What does a sense of public good mean to universities? It is a question that has haunted academic corridors for decades.
The International Conference on Community Engagement in Higher Education, held from 5 to 7 May at Rhodes University in the city of Makhanda, offers a far-reaching answer. This is thanks to some of the most forward-thinking minds in global higher education who anchored the event. They include luminaries such as the Unesco chair Dr Rajesh Tandon, Nelson Mandela University’s (NMU) deputy vice-chancellor Prof. André Keet, Rutgers University’s Prof. Tim Eatman, and former Rhodes University vice-chancellor Prof. Saleem Badat. With them, the conference carried the weight of conviction. Its theme — “Reparative Futures for Cultivating Humanity, Justice, and Societal Transformation” — was a call to arms.
The central argument is as urgent as it is overdue: universities must refrain from relying on citations and global rankings as proof of their worth. These metrics, delegates argued, are morally insufficient proxies for institutional value. A university that publishes thousands of papers while its surrounding community collapses under poverty, inequality, and exclusion will be judged harshly by future generations for failing in its most fundamental mission. The uncomfortable truth, voiced with clarity throughout the three-day programme, is that many universities remain structurally complicit in the very inequalities they claim to study. The ivory tower, it seems, has not yet fully crumbled.
Reparative futures, as the conference framed it, demand something far more courageous than incremental reform: a deliberate, forward-looking commitment to healing the societal fractures caused by colonialism, racism, and systemic exclusion. This is not retrospective guilt – it is a strategy. It requires universities to embed humanising values – dignity, trust, accountability, and restorative justice – into their curricula, institutional cultures, research agendas, and community partnerships. Crucially, it requires institutions to start engaging communities as co-creators of knowledge and meaningful change, and not research subjects.
The newly established Community Engagement South Africa body signals growing institutional momentum across the sector. But momentum must be matched with measurable action. Delegates urged a bold recalibration of evaluation frameworks to incorporate community well-being indices, civic graduate capabilities, and indicators aligned with both the African Union’s Agenda 2063 and the United Nations Sustainable Development Goals. These are not replacements for existing systems – they are essential additions that reveal the fuller, more honest picture of what universities contribute to society.

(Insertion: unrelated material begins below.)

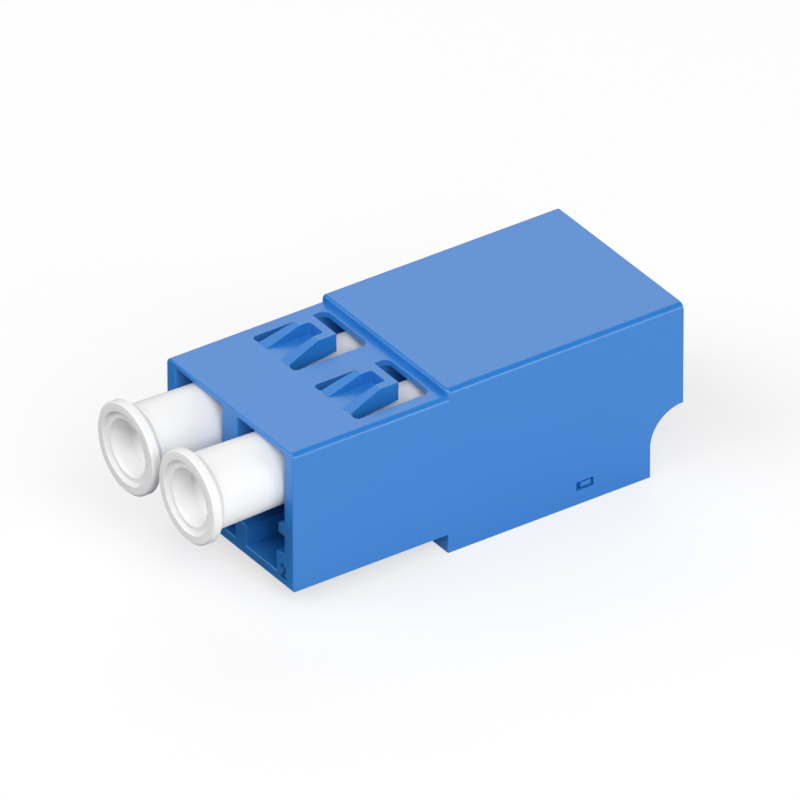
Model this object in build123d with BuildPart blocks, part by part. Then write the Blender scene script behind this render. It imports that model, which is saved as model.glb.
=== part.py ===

For institutions like the Central University of Technology (CUT), Free State, these conversations land on deeply fertile ground. The CUT’s growing portfolio already demonstrates what reparative engagement looks like in grounded practice. Evidence spans Community-Based Service Learning, the Mothusi Primary School Project, Municipal Councillor Development Training programmes in partnership with Mangaung Metropolitan Municipality (MMM), digital literacy initiatives, and the Food and Nutrition Programme. The TEHIP Agriculture Hub at the Welkom Campus and the SMART Village initiative in Thaba ‘Nchu further illustrate the CUT’s capacity to foster innovative, community-centred partnerships that generate real, tangible benefits. Strategic alliances with the Siyaphumelela Initiative, the Saville Foundation, and the Kresge Foundation further reflect an institution that understands partnership as something far deeper than optics or public relations.
- Maritz is the director of community engagement for the Central University of Technology (CUT), Free State.